● **WHAT TO PRODUCE**:
The listing below is to be output in its exact form.

● **INFORMATION SHOWN**:
* Start *

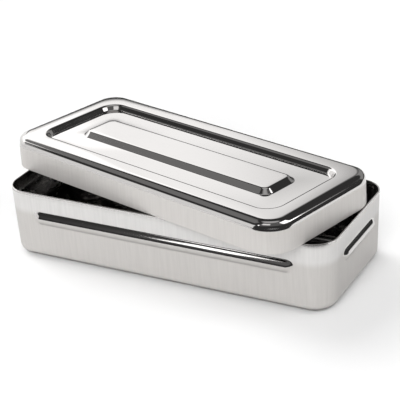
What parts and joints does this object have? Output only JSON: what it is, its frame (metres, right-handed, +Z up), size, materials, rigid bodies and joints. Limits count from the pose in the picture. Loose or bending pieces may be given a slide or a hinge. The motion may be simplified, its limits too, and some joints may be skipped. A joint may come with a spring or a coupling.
{
  "type": "instrument tray with lid",
  "caption": "Long shallow sheet-steel instrument tray with ribbed walls, and its skirted lift-off lid with a sunken ring, lying askew on the rim.",
  "frame": {"origin": "centre of the tray's underside, on the surface it stands on", "axes": "+X along the tray's length, +Y across it towards the back wall, +Z up"},
  "size_m": [0.2137, 0.1294, 0.0595],
  "materials": {
    "tray_steel": "satin walls, polished ribs and edges",
    "lid_steel": "polished top, satin skirt"
  },
  "bodies": {
    "tray": {"tray": "tray_steel"},
    "lid": {"lid": "lid_steel"}
  },
  "joints": [
    {"name": "lid_lift", "type": "slide", "parent": "tray", "child": "lid", "axis": [0, 0, 1], "range_m": [0, 0.08]}
  ]
}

* End *

● **RESULT FOR THIS EXERCISE**:
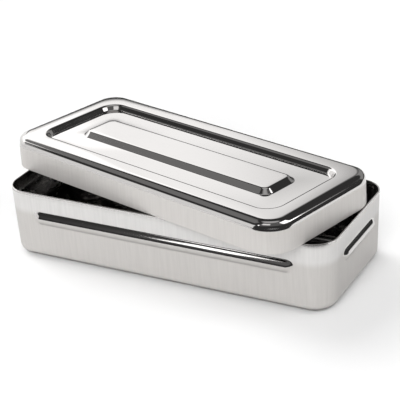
What parts and joints does this object have? Output only JSON: what it is, its frame (metres, right-handed, +Z up), size, materials, rigid bodies and joints. Limits count from the pose in the picture. Loose or bending pieces may be given a slide or a hinge. The motion may be simplified, its limits too, and some joints may be skipped. A joint may come with a spring or a coupling.
{
  "type": "instrument tray with lid",
  "caption": "Long shallow sheet-steel instrument tray with ribbed walls, and its skirted lift-off lid with a sunken ring, lying askew on the rim.",
  "frame": {"origin": "centre of the tray's underside, on the surface it stands on", "axes": "+X along the tray's length, +Y across it towards the back wall, +Z up"},
  "size_m": [0.2137, 0.1294, 0.0595],
  "materials": {
    "tray_steel": "satin walls, polished ribs and edges",
    "lid_steel": "polished top, satin skirt"
  },
  "bodies": {
    "tray": {"tray": "tray_steel"},
    "lid": {"lid": "lid_steel"}
  },
  "joints": [
    {"name": "lid_lift", "type": "slide", "parent": "tray", "child": "lid", "axis": [0, 0, 1], "range_m": [0, 0.08]}
  ]
}